◆ Goal of the exercise ◆
Copy the data exactly from the line that contains "for name, route" through the line that contains "for node in", keeping both end lines and leaving out everything else.

◆ Data provided ◆
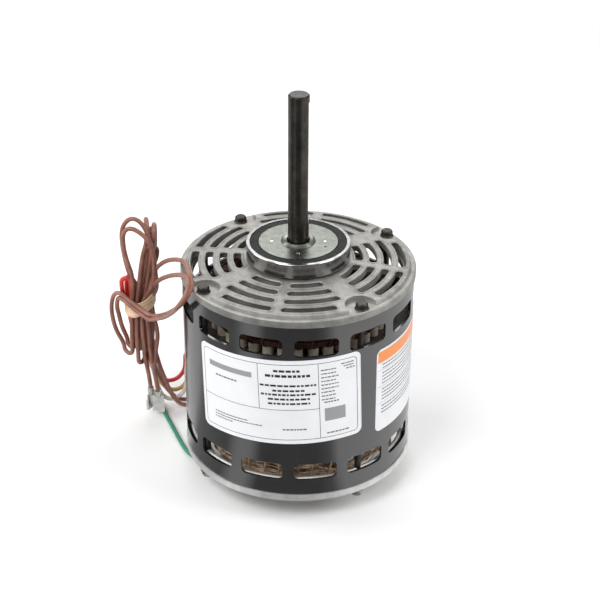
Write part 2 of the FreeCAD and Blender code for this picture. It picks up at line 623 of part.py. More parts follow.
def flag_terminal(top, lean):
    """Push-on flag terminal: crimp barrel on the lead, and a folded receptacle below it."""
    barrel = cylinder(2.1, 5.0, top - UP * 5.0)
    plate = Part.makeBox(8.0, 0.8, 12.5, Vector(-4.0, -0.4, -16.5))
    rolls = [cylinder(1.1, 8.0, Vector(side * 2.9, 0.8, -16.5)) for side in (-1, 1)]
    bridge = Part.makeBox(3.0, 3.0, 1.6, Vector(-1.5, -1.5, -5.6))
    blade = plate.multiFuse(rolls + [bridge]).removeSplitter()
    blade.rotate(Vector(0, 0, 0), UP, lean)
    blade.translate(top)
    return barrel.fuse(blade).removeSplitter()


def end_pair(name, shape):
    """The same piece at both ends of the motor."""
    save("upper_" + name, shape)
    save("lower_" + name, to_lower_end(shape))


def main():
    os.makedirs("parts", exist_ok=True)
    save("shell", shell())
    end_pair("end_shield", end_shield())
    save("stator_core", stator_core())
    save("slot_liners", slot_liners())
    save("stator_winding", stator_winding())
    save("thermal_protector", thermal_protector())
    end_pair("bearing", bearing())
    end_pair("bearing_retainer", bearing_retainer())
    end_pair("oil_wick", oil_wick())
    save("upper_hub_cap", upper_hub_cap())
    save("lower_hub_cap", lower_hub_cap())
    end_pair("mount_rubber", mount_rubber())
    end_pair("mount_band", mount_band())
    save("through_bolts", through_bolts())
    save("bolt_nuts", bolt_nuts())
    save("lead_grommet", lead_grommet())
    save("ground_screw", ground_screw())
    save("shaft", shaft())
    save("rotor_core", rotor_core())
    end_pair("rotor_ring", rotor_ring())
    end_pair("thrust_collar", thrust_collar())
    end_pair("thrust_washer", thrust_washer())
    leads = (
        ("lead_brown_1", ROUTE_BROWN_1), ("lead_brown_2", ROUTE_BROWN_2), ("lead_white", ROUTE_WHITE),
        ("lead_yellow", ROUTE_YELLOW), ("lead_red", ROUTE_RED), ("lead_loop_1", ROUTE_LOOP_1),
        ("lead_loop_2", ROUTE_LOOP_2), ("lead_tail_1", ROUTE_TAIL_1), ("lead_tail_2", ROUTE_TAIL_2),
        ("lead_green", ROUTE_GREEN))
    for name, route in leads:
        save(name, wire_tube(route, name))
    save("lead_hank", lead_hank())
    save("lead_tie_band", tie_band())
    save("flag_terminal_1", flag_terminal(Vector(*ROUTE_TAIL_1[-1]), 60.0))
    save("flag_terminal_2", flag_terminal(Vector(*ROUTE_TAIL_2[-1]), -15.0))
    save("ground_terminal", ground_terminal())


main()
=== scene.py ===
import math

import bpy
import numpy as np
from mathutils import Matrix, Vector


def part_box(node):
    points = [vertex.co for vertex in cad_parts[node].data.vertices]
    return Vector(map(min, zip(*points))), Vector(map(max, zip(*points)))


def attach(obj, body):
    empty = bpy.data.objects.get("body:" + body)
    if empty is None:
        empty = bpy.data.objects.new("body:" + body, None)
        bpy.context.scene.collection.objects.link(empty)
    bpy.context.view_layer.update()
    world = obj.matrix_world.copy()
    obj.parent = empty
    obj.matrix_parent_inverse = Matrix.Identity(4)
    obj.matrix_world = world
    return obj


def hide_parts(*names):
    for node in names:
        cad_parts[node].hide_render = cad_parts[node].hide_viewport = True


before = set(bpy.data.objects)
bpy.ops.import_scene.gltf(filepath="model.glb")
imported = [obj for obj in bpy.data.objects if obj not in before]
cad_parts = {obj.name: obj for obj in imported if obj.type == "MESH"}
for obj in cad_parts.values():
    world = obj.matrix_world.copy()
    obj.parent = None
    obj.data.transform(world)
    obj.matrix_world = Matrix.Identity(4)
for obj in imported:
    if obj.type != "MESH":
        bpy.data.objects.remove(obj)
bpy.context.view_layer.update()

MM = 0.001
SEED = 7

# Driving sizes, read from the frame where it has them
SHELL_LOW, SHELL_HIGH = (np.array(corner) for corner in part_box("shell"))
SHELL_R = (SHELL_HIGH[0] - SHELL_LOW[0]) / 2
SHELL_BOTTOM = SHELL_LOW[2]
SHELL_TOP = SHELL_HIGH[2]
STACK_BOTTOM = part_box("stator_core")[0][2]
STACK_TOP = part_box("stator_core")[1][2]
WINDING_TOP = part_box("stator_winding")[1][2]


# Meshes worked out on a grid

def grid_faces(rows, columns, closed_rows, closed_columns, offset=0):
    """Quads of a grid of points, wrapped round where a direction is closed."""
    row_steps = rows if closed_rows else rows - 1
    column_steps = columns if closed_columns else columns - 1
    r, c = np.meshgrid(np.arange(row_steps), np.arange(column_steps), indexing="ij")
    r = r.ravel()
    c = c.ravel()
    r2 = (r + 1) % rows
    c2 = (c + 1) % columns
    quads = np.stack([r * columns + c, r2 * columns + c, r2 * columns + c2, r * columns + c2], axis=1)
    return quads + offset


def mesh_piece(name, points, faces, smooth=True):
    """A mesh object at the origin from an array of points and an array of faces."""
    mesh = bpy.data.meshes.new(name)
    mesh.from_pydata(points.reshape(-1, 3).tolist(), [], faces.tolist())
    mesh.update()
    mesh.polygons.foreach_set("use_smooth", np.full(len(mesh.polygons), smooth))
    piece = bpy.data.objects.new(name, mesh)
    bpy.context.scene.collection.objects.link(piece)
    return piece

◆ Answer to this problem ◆
    for name, route in leads:
        save(name, wire_tube(route, name))
    save("lead_hank", lead_hank())
    save("lead_tie_band", tie_band())
    save("flag_terminal_1", flag_terminal(Vector(*ROUTE_TAIL_1[-1]), 60.0))
    save("flag_terminal_2", flag_terminal(Vector(*ROUTE_TAIL_2[-1]), -15.0))
    save("ground_terminal", ground_terminal())


main()
=== scene.py ===
import math

import bpy
import numpy as np
from mathutils import Matrix, Vector


def part_box(node):
    points = [vertex.co for vertex in cad_parts[node].data.vertices]
    return Vector(map(min, zip(*points))), Vector(map(max, zip(*points)))


def attach(obj, body):
    empty = bpy.data.objects.get("body:" + body)
    if empty is None:
        empty = bpy.data.objects.new("body:" + body, None)
        bpy.context.scene.collection.objects.link(empty)
    bpy.context.view_layer.update()
    world = obj.matrix_world.copy()
    obj.parent = empty
    obj.matrix_parent_inverse = Matrix.Identity(4)
    obj.matrix_world = world
    return obj


def hide_parts(*names):
    for node in names:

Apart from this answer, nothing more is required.